In this episode we explore Amazon’s tax challenge:
Annual shareholder’s meetings used to be pretty staid and boring affairs. But, as inequality has boomed along with corporate profits, AGMs are becoming sites of protest. In this episode, Taxcast host Naomi Fowler speaks to Katie Hepworth of PIRC and Jason Ward of CICTAR about the recent challenge to Amazon on tax transparency from shareholders. How did the challenge unfold and what was the result? What does it tell us about progress on principles that are increasingly important to us as societies?
By popular demand a transcript is available here (some is automated)
The original post of the podcast is here and the Taxcast website is here.

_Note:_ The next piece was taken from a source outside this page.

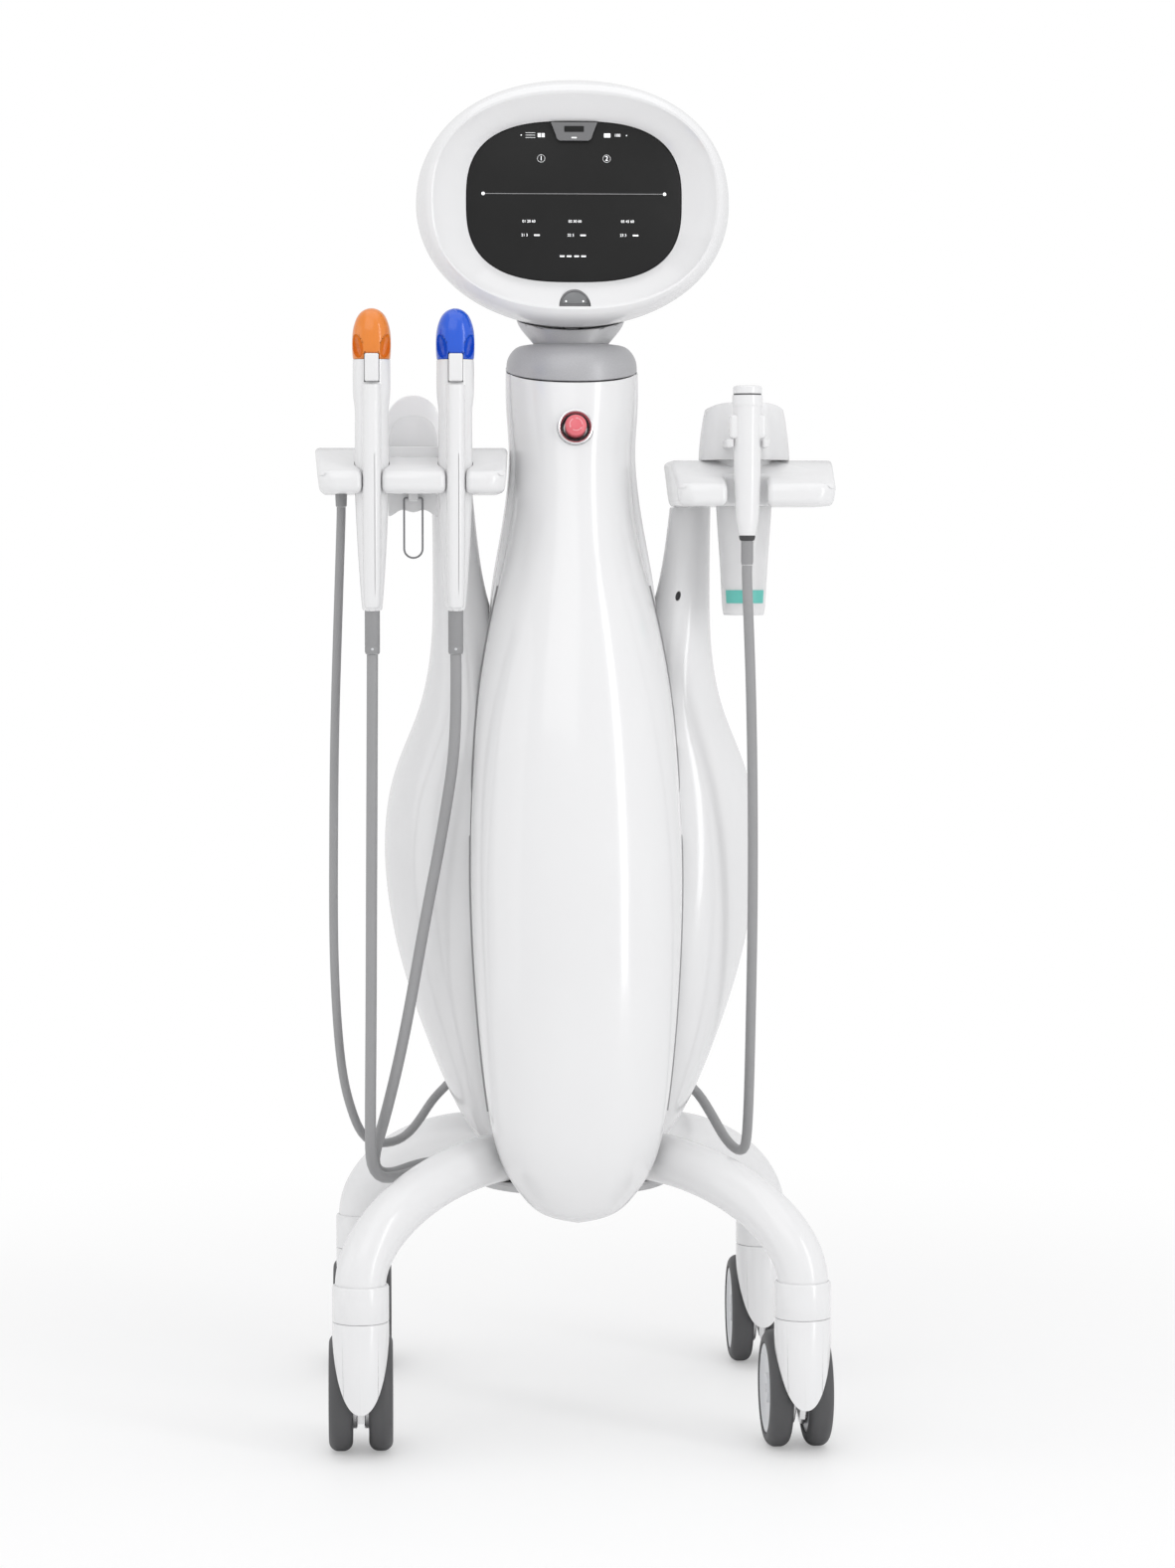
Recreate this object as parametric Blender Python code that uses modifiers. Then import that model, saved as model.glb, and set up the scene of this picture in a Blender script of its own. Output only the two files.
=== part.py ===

"Amazon is just a perfect example of how the global tax system is utterly broken and in need of a massive overhaul. It’s a form of madness to be giving large government contracts to multinationals that don’t pay their taxes, it seems that that’s a very common sense provision that all governments at every level should be looking at.”
Jason Ward, CICTAR
"Is transparent tax reporting inevitable? I think it is, I think where we’re at with tax reporting is where climate reporting was 10 years ago. And if we look at the history of climate reporting then we can see the importance of actually starting to target individual companies over tax disclosure and the way shareholder proposals at individual companies about their climate disclosure snowballed into regulatory reform for mandatory disclosure. The vote puts other companies on notice that investors expect greater transparency.”